**WHAT IS BEING ASKED:**
Write the records out again, precisely as they stand.

[start of ROWS]

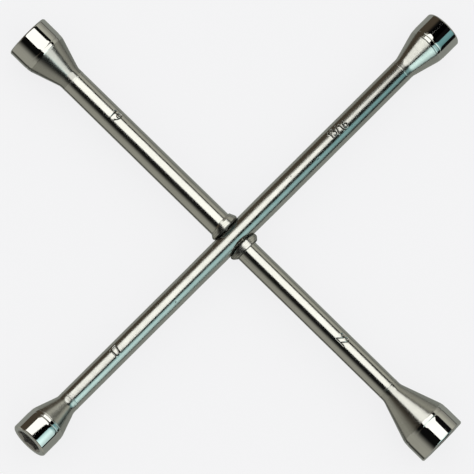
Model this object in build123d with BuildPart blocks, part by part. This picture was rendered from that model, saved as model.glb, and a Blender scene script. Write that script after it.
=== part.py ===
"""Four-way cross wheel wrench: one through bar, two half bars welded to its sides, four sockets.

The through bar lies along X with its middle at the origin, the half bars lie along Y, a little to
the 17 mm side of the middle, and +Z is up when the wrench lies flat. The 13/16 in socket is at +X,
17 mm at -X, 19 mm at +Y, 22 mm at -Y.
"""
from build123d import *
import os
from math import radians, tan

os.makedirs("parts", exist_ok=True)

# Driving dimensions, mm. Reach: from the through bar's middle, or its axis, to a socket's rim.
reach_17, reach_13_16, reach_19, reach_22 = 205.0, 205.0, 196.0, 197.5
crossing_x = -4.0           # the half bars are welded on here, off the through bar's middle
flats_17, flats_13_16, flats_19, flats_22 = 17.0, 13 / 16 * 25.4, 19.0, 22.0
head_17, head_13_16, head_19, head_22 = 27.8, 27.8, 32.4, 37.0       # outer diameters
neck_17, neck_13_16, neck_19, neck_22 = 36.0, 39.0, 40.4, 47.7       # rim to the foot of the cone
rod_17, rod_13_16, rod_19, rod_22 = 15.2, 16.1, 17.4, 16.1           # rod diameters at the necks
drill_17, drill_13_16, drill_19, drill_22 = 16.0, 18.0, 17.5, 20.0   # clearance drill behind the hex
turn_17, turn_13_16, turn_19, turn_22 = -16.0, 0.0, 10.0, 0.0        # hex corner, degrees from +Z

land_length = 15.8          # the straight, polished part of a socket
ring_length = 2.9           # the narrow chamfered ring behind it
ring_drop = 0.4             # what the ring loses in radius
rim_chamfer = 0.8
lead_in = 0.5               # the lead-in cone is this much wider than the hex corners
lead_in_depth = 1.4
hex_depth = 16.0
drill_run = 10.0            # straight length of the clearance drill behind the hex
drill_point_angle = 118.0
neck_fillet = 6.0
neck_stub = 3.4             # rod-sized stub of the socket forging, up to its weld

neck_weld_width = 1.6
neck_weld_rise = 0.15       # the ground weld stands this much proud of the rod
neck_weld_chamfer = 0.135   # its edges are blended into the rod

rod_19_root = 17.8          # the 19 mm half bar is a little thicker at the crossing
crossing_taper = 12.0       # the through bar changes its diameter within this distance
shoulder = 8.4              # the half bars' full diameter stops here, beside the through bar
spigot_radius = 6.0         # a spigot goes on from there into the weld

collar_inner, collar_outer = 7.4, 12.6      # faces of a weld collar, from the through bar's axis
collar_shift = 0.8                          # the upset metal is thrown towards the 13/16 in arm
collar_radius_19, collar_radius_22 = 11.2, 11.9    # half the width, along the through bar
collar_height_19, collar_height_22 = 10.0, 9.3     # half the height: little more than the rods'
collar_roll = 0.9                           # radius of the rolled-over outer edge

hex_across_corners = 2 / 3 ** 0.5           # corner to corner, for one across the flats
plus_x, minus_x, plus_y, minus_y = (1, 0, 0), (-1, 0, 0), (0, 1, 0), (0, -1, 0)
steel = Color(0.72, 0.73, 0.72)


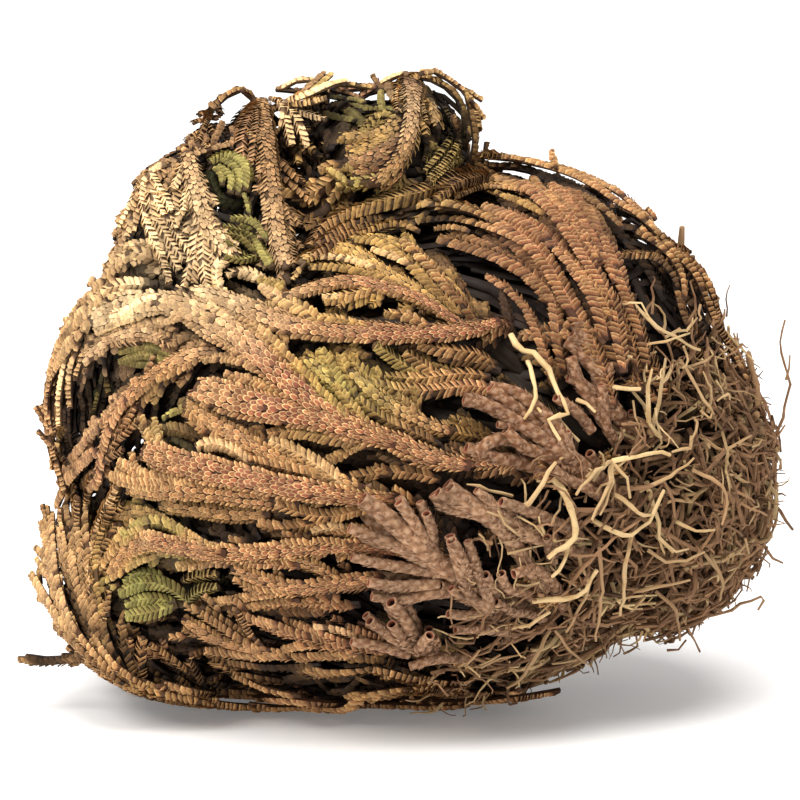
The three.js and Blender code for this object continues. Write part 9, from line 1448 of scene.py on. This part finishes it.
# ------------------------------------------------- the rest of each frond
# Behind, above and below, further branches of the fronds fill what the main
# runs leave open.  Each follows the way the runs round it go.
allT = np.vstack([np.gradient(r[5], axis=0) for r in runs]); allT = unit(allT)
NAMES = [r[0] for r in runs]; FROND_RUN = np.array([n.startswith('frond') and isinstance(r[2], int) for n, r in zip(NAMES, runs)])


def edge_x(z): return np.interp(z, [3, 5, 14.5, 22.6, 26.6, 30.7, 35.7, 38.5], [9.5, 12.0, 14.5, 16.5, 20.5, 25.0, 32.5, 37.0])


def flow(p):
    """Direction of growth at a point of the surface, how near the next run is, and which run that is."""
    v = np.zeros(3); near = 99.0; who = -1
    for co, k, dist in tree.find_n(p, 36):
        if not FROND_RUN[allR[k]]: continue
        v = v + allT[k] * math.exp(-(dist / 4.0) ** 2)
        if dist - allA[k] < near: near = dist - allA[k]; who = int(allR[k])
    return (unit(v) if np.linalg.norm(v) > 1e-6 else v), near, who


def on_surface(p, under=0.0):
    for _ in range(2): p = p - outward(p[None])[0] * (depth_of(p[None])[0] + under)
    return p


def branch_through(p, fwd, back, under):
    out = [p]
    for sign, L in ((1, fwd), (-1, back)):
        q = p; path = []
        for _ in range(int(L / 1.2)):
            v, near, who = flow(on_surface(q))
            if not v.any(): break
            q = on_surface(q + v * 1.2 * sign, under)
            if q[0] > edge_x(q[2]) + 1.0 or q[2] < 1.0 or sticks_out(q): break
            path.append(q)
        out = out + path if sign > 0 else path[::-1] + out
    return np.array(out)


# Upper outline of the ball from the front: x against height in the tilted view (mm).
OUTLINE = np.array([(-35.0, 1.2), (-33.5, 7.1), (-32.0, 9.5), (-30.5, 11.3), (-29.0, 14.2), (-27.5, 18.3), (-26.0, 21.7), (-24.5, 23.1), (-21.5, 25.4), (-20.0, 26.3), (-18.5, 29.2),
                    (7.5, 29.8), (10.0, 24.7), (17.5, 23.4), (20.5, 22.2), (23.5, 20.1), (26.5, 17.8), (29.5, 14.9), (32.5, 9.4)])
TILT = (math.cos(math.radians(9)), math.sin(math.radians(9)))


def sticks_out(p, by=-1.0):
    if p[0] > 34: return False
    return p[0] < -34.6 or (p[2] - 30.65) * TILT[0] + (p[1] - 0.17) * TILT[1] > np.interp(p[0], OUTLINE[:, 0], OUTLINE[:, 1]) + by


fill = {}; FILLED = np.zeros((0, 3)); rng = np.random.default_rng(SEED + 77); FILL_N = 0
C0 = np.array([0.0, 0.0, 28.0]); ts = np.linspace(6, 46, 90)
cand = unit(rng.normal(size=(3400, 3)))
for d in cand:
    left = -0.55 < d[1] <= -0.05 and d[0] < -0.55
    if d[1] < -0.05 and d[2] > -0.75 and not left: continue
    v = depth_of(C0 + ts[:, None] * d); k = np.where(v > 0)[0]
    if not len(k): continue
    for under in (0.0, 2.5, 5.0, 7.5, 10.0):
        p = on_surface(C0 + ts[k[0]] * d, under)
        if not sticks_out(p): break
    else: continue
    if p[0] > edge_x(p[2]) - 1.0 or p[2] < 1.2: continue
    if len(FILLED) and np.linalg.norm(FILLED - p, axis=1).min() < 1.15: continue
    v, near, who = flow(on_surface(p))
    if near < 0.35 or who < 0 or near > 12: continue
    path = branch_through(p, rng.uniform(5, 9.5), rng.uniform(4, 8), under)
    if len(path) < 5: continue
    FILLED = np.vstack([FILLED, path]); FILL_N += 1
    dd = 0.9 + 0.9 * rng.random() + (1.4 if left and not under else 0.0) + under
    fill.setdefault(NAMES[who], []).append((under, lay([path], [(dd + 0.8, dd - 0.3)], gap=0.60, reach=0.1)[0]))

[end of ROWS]

**OUTPUT BELOW:**
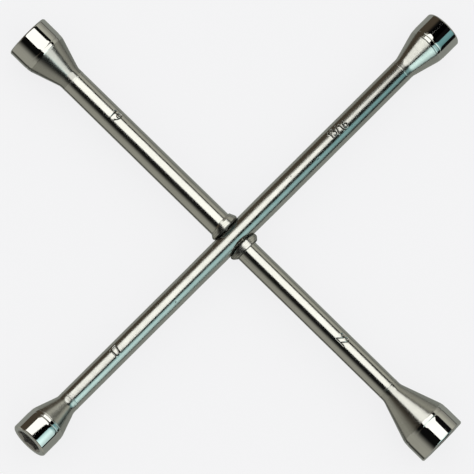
Model this object in build123d with BuildPart blocks, part by part. This picture was rendered from that model, saved as model.glb, and a Blender scene script. Write that script after it.
=== part.py ===
"""Four-way cross wheel wrench: one through bar, two half bars welded to its sides, four sockets.

The through bar lies along X with its middle at the origin, the half bars lie along Y, a little to
the 17 mm side of the middle, and +Z is up when the wrench lies flat. The 13/16 in socket is at +X,
17 mm at -X, 19 mm at +Y, 22 mm at -Y.
"""
from build123d import *
import os
from math import radians, tan

os.makedirs("parts", exist_ok=True)

# Driving dimensions, mm. Reach: from the through bar's middle, or its axis, to a socket's rim.
reach_17, reach_13_16, reach_19, reach_22 = 205.0, 205.0, 196.0, 197.5
crossing_x = -4.0           # the half bars are welded on here, off the through bar's middle
flats_17, flats_13_16, flats_19, flats_22 = 17.0, 13 / 16 * 25.4, 19.0, 22.0
head_17, head_13_16, head_19, head_22 = 27.8, 27.8, 32.4, 37.0       # outer diameters
neck_17, neck_13_16, neck_19, neck_22 = 36.0, 39.0, 40.4, 47.7       # rim to the foot of the cone
rod_17, rod_13_16, rod_19, rod_22 = 15.2, 16.1, 17.4, 16.1           # rod diameters at the necks
drill_17, drill_13_16, drill_19, drill_22 = 16.0, 18.0, 17.5, 20.0   # clearance drill behind the hex
turn_17, turn_13_16, turn_19, turn_22 = -16.0, 0.0, 10.0, 0.0        # hex corner, degrees from +Z

land_length = 15.8          # the straight, polished part of a socket
ring_length = 2.9           # the narrow chamfered ring behind it
ring_drop = 0.4             # what the ring loses in radius
rim_chamfer = 0.8
lead_in = 0.5               # the lead-in cone is this much wider than the hex corners
lead_in_depth = 1.4
hex_depth = 16.0
drill_run = 10.0            # straight length of the clearance drill behind the hex
drill_point_angle = 118.0
neck_fillet = 6.0
neck_stub = 3.4             # rod-sized stub of the socket forging, up to its weld

neck_weld_width = 1.6
neck_weld_rise = 0.15       # the ground weld stands this much proud of the rod
neck_weld_chamfer = 0.135   # its edges are blended into the rod

rod_19_root = 17.8          # the 19 mm half bar is a little thicker at the crossing
crossing_taper = 12.0       # the through bar changes its diameter within this distance
shoulder = 8.4              # the half bars' full diameter stops here, beside the through bar
spigot_radius = 6.0         # a spigot goes on from there into the weld

collar_inner, collar_outer = 7.4, 12.6      # faces of a weld collar, from the through bar's axis
collar_shift = 0.8                          # the upset metal is thrown towards the 13/16 in arm
collar_radius_19, collar_radius_22 = 11.2, 11.9    # half the width, along the through bar
collar_height_19, collar_height_22 = 10.0, 9.3     # half the height: little more than the rods'
collar_roll = 0.9                           # radius of the rolled-over outer edge

hex_across_corners = 2 / 3 ** 0.5           # corner to corner, for one across the flats
plus_x, minus_x, plus_y, minus_y = (1, 0, 0), (-1, 0, 0), (0, 1, 0), (0, -1, 0)
steel = Color(0.72, 0.73, 0.72)


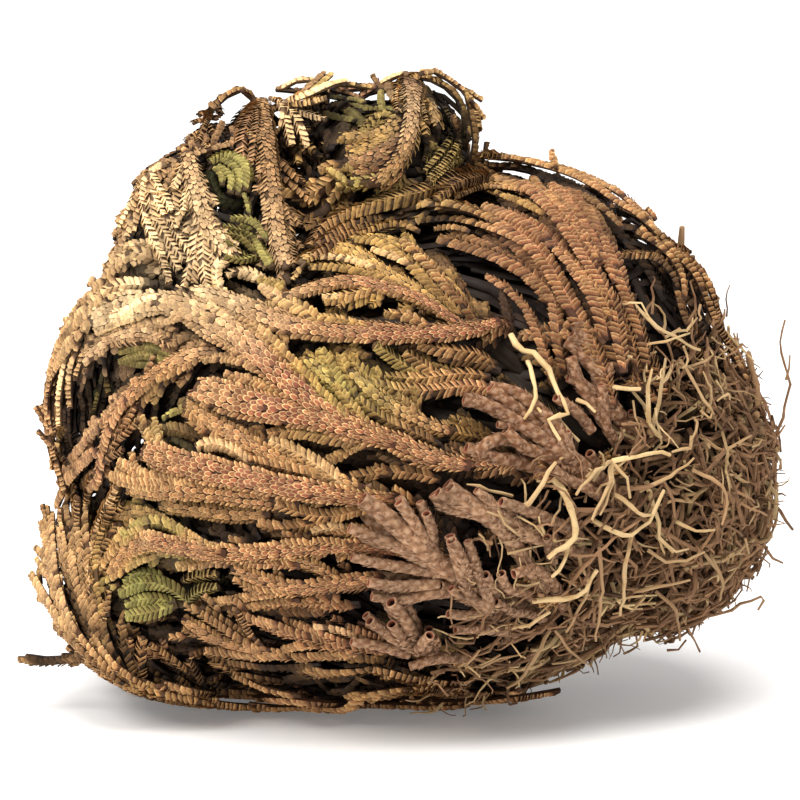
The three.js and Blender code for this object continues. Write part 9, from line 1448 of scene.py on. This part finishes it.
# ------------------------------------------------- the rest of each frond
# Behind, above and below, further branches of the fronds fill what the main
# runs leave open.  Each follows the way the runs round it go.
allT = np.vstack([np.gradient(r[5], axis=0) for r in runs]); allT = unit(allT)
NAMES = [r[0] for r in runs]; FROND_RUN = np.array([n.startswith('frond') and isinstance(r[2], int) for n, r in zip(NAMES, runs)])


def edge_x(z): return np.interp(z, [3, 5, 14.5, 22.6, 26.6, 30.7, 35.7, 38.5], [9.5, 12.0, 14.5, 16.5, 20.5, 25.0, 32.5, 37.0])


def flow(p):
    """Direction of growth at a point of the surface, how near the next run is, and which run that is."""
    v = np.zeros(3); near = 99.0; who = -1
    for co, k, dist in tree.find_n(p, 36):
        if not FROND_RUN[allR[k]]: continue
        v = v + allT[k] * math.exp(-(dist / 4.0) ** 2)
        if dist - allA[k] < near: near = dist - allA[k]; who = int(allR[k])
    return (unit(v) if np.linalg.norm(v) > 1e-6 else v), near, who


def on_surface(p, under=0.0):
    for _ in range(2): p = p - outward(p[None])[0] * (depth_of(p[None])[0] + under)
    return p


def branch_through(p, fwd, back, under):
    out = [p]
    for sign, L in ((1, fwd), (-1, back)):
        q = p; path = []
        for _ in range(int(L / 1.2)):
            v, near, who = flow(on_surface(q))
            if not v.any(): break
            q = on_surface(q + v * 1.2 * sign, under)
            if q[0] > edge_x(q[2]) + 1.0 or q[2] < 1.0 or sticks_out(q): break
            path.append(q)
        out = out + path if sign > 0 else path[::-1] + out
    return np.array(out)


# Upper outline of the ball from the front: x against height in the tilted view (mm).
OUTLINE = np.array([(-35.0, 1.2), (-33.5, 7.1), (-32.0, 9.5), (-30.5, 11.3), (-29.0, 14.2), (-27.5, 18.3), (-26.0, 21.7), (-24.5, 23.1), (-21.5, 25.4), (-20.0, 26.3), (-18.5, 29.2),
                    (7.5, 29.8), (10.0, 24.7), (17.5, 23.4), (20.5, 22.2), (23.5, 20.1), (26.5, 17.8), (29.5, 14.9), (32.5, 9.4)])
TILT = (math.cos(math.radians(9)), math.sin(math.radians(9)))


def sticks_out(p, by=-1.0):
    if p[0] > 34: return False
    return p[0] < -34.6 or (p[2] - 30.65) * TILT[0] + (p[1] - 0.17) * TILT[1] > np.interp(p[0], OUTLINE[:, 0], OUTLINE[:, 1]) + by


fill = {}; FILLED = np.zeros((0, 3)); rng = np.random.default_rng(SEED + 77); FILL_N = 0
C0 = np.array([0.0, 0.0, 28.0]); ts = np.linspace(6, 46, 90)
cand = unit(rng.normal(size=(3400, 3)))
for d in cand:
    left = -0.55 < d[1] <= -0.05 and d[0] < -0.55
    if d[1] < -0.05 and d[2] > -0.75 and not left: continue
    v = depth_of(C0 + ts[:, None] * d); k = np.where(v > 0)[0]
    if not len(k): continue
    for under in (0.0, 2.5, 5.0, 7.5, 10.0):
        p = on_surface(C0 + ts[k[0]] * d, under)
        if not sticks_out(p): break
    else: continue
    if p[0] > edge_x(p[2]) - 1.0 or p[2] < 1.2: continue
    if len(FILLED) and np.linalg.norm(FILLED - p, axis=1).min() < 1.15: continue
    v, near, who = flow(on_surface(p))
    if near < 0.35 or who < 0 or near > 12: continue
    path = branch_through(p, rng.uniform(5, 9.5), rng.uniform(4, 8), under)
    if len(path) < 5: continue
    FILLED = np.vstack([FILLED, path]); FILL_N += 1
    dd = 0.9 + 0.9 * rng.random() + (1.4 if left and not under else 0.0) + under
    fill.setdefault(NAMES[who], []).append((under, lay([path], [(dd + 0.8, dd - 0.3)], gap=0.60, reach=0.1)[0]))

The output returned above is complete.